§ **WORK INSTRUCTIONS**
Take the lines from the one bearing "Turn this picture" to the one bearing "LIE_GAP = 0.0004", inclusive, and reproduce them exactly; include no other line.

§ **ENTRIES SUPPLIED**
┌──

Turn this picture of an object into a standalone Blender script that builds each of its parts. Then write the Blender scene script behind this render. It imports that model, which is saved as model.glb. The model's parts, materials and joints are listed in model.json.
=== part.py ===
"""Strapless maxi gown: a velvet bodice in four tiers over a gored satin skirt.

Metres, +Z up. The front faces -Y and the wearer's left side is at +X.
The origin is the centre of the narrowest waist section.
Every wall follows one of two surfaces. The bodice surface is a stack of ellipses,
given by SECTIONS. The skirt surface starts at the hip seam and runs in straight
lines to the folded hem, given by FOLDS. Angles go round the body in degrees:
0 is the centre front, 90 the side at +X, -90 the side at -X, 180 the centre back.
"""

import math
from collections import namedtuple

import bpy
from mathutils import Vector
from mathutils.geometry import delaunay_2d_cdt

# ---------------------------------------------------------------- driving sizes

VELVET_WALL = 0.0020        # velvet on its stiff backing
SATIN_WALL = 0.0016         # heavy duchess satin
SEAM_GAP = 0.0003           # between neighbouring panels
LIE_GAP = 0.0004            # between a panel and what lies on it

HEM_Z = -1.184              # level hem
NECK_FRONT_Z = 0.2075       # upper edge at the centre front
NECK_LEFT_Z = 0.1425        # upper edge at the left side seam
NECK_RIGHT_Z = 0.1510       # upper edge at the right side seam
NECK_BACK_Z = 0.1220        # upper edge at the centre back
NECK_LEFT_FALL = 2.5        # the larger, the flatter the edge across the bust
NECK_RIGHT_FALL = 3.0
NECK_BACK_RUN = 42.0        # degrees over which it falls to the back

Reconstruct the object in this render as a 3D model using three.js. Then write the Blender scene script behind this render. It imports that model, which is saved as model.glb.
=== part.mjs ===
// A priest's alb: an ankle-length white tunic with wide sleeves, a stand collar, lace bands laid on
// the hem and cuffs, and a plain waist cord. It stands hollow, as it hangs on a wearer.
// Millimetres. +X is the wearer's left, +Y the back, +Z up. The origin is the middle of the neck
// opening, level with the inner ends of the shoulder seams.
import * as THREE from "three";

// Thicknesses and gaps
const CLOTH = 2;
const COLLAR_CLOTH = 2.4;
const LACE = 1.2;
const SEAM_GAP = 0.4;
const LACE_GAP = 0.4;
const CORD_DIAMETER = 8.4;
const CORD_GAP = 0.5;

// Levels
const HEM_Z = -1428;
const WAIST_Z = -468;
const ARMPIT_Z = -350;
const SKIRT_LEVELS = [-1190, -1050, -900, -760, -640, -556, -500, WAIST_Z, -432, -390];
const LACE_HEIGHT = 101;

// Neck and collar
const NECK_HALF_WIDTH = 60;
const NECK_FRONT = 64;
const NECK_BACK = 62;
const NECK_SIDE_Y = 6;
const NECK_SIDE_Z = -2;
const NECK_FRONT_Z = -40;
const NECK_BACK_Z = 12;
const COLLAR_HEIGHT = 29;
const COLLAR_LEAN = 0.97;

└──
┌──

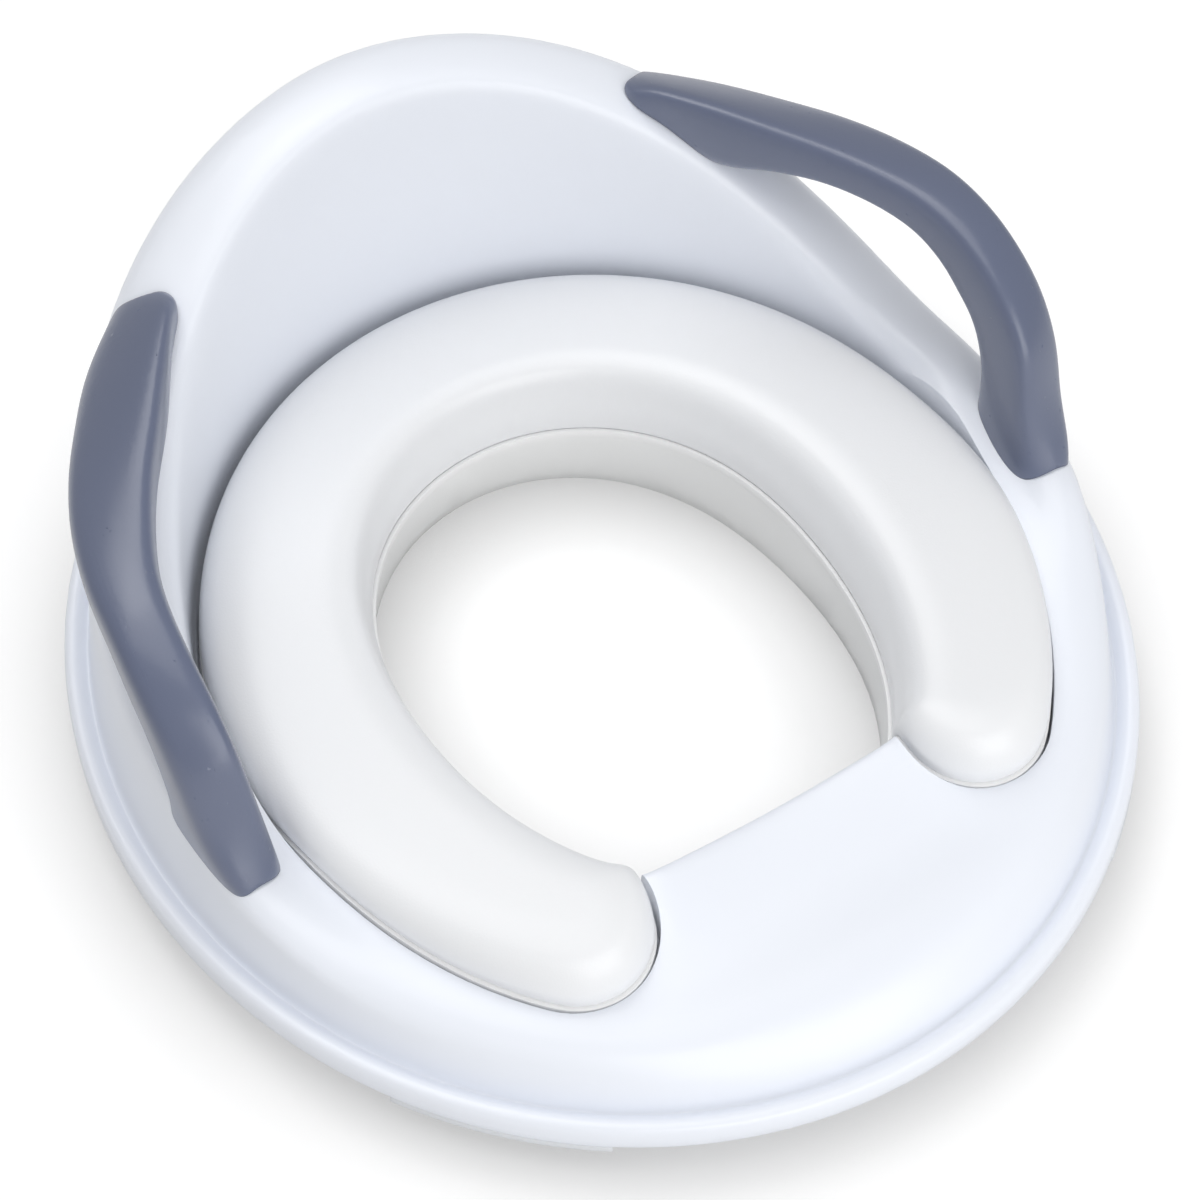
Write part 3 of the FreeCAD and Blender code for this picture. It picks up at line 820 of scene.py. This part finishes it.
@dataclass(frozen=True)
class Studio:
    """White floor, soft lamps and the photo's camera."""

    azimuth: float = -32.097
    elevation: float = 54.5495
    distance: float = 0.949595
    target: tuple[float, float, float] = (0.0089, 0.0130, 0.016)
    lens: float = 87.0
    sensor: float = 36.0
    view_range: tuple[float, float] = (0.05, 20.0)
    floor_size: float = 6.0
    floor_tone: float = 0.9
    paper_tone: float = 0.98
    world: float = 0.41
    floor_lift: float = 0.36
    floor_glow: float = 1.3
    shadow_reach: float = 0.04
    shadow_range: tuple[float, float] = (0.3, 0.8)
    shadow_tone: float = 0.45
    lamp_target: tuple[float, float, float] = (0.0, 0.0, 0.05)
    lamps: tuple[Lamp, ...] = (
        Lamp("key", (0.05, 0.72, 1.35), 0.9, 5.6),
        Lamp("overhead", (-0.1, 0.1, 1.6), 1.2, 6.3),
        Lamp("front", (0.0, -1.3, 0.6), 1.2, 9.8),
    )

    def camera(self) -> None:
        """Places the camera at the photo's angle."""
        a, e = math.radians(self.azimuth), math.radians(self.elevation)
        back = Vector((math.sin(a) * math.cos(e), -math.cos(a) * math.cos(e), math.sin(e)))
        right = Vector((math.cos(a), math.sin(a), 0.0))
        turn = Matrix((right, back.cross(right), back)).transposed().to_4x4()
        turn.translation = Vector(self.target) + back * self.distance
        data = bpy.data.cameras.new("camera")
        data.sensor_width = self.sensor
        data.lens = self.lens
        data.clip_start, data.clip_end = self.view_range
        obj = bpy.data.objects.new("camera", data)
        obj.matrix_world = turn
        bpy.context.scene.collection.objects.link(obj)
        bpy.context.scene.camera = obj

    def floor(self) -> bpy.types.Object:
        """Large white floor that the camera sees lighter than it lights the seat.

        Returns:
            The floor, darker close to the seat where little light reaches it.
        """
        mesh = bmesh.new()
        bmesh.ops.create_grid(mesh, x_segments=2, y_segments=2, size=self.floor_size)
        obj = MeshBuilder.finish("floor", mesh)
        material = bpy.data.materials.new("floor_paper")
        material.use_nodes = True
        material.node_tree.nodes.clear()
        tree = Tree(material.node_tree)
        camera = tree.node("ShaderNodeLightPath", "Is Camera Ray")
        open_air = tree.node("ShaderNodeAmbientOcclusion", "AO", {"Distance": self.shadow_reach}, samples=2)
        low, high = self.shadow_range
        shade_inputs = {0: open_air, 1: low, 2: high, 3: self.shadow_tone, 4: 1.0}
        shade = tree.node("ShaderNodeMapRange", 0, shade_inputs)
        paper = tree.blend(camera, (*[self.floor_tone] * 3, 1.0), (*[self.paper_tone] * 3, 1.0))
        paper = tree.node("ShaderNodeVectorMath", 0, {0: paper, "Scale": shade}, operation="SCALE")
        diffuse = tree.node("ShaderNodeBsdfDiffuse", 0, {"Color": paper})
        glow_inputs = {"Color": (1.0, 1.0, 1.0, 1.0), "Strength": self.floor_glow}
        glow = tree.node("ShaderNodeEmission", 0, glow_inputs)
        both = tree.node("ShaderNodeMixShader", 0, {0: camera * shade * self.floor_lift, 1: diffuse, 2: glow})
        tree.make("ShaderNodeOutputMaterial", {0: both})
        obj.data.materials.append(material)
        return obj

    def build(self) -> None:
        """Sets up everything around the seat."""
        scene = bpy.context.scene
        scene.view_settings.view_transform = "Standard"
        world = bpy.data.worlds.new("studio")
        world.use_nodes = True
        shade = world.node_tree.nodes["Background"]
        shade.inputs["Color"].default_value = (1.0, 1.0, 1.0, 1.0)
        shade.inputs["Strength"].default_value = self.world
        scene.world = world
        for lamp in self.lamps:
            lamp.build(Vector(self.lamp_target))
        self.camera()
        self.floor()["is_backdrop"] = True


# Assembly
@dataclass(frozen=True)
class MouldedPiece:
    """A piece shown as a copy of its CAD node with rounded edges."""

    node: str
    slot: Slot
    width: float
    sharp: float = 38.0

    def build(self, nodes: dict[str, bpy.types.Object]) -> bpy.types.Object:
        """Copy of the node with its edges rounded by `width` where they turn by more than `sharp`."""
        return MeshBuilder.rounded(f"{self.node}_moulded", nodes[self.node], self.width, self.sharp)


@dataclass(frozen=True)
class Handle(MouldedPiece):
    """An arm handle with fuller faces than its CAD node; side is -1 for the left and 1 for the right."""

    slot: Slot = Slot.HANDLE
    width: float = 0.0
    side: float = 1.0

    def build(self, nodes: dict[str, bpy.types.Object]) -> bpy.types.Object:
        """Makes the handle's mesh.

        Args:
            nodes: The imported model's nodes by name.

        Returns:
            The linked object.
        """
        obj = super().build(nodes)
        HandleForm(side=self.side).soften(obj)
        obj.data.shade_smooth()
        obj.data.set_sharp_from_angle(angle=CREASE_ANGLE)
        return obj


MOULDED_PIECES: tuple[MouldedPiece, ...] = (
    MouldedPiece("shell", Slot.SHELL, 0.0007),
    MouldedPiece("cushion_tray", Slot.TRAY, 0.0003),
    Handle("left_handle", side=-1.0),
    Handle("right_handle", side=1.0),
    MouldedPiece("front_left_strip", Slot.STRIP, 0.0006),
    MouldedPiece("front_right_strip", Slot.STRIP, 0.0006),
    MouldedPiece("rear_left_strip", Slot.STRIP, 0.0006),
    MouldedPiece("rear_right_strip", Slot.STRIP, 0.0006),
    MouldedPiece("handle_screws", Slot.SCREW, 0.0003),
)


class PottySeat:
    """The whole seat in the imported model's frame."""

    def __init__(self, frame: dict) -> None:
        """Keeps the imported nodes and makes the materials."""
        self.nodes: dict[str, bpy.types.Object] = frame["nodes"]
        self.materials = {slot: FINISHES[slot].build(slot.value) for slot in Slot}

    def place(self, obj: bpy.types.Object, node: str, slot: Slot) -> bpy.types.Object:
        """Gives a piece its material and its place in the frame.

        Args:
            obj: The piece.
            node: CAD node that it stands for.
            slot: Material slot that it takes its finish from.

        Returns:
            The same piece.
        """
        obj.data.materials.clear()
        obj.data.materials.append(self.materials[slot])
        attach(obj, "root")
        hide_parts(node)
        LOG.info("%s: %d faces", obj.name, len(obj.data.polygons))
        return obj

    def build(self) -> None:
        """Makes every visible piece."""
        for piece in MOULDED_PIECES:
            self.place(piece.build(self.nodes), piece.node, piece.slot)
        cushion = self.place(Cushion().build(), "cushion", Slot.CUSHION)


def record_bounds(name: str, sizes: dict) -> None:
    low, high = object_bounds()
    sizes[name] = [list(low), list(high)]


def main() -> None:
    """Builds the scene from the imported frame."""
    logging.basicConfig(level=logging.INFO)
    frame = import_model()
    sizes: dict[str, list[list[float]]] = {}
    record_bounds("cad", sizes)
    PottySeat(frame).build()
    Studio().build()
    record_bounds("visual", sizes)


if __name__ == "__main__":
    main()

└──
┌──

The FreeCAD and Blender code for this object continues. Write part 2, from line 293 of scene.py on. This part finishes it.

└──

§ **OUTPUT FOR THIS EXERCISE**
Turn this picture of an object into a standalone Blender script that builds each of its parts. Then write the Blender scene script behind this render. It imports that model, which is saved as model.glb. The model's parts, materials and joints are listed in model.json.
=== part.py ===
"""Strapless maxi gown: a velvet bodice in four tiers over a gored satin skirt.

Metres, +Z up. The front faces -Y and the wearer's left side is at +X.
The origin is the centre of the narrowest waist section.
Every wall follows one of two surfaces. The bodice surface is a stack of ellipses,
given by SECTIONS. The skirt surface starts at the hip seam and runs in straight
lines to the folded hem, given by FOLDS. Angles go round the body in degrees:
0 is the centre front, 90 the side at +X, -90 the side at -X, 180 the centre back.
"""

import math
from collections import namedtuple

import bpy
from mathutils import Vector
from mathutils.geometry import delaunay_2d_cdt

# ---------------------------------------------------------------- driving sizes

VELVET_WALL = 0.0020        # velvet on its stiff backing
SATIN_WALL = 0.0016         # heavy duchess satin
SEAM_GAP = 0.0003           # between neighbouring panels
LIE_GAP = 0.0004            # between a panel and what lies on it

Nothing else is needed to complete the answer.